Energy budget and optical theorem for scattering of source-induced fields

We provide rigorous definitions of various components of the energy budget for scattering of source-induced electromagnetic fields by a finite nonmagnetic object. We use the classical volume-integral-equation (VIE) framework and define power rates in terms of integrals of the Poynting vector over various surfaces, enclosing some or all of the impressed sources, scatterer, and environment (such as a planar multilayered substrate). Thus, we generalize the conventional cross sections and obtain new interrelations analogous to the well-known optical theorem.

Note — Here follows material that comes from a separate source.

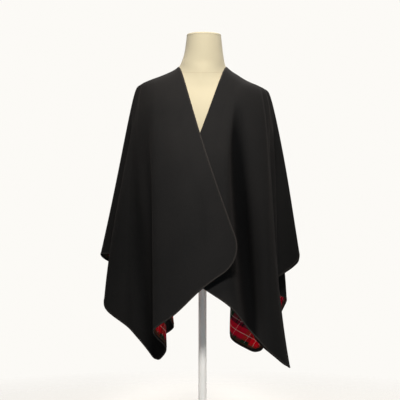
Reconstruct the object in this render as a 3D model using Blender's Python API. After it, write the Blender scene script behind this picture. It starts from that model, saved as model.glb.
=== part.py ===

We rigorously treat the strong singularity of the VIE kernel, but keep derivations accessible to a wide audience. The defined power rates are further related to the decay rate enhancement and apparent quantum yield of an arbitrary emitter, which are the core concepts in nanophotonics, surface-enhanced Raman scattering, and electron energy-loss spectroscopy. We also discuss the practical calculation of the power rates and decay rate enhancements in the framework of the discrete dipole approximation (DDA). In particular, we derive the volume-integral expression for the scattered power and use it to prove the automatic satisfaction of the optical theorem irrespective of the discretization level. Thus, the optical theorem cannot be used as an internal measure of the DDA accuracy.

Figure 1

Definitions of geometry and energy flows, when the sources are located near the scattering object. All symbols are defined in the text.

Figure 2

Illustration of the distant source ($r_{\mathrm{s}}\to \infty )$; $a$ is a characteristic scale (maximal dimension) of both the scattering object and the sources. $A_1-A_3$ are the same as in Fig. 1. $A_3^{\prime }$ is a part of $A_3$, which is a far-field limit of $A_1$. Blue arrows indicate that both incident and scattered waves are in the far zone near the object and the sources, respectively.

Figure 3

(a) Division of the integration sphere into the upper and lower halves allows one to avoid field discontinuities at the interface. (b) Extra definitions of integration surfaces for the partly immersed scatterer. (c) A multilayered substrate may contain a planar waveguide, leading to an additional channel of energy transfer. See the text for explanation.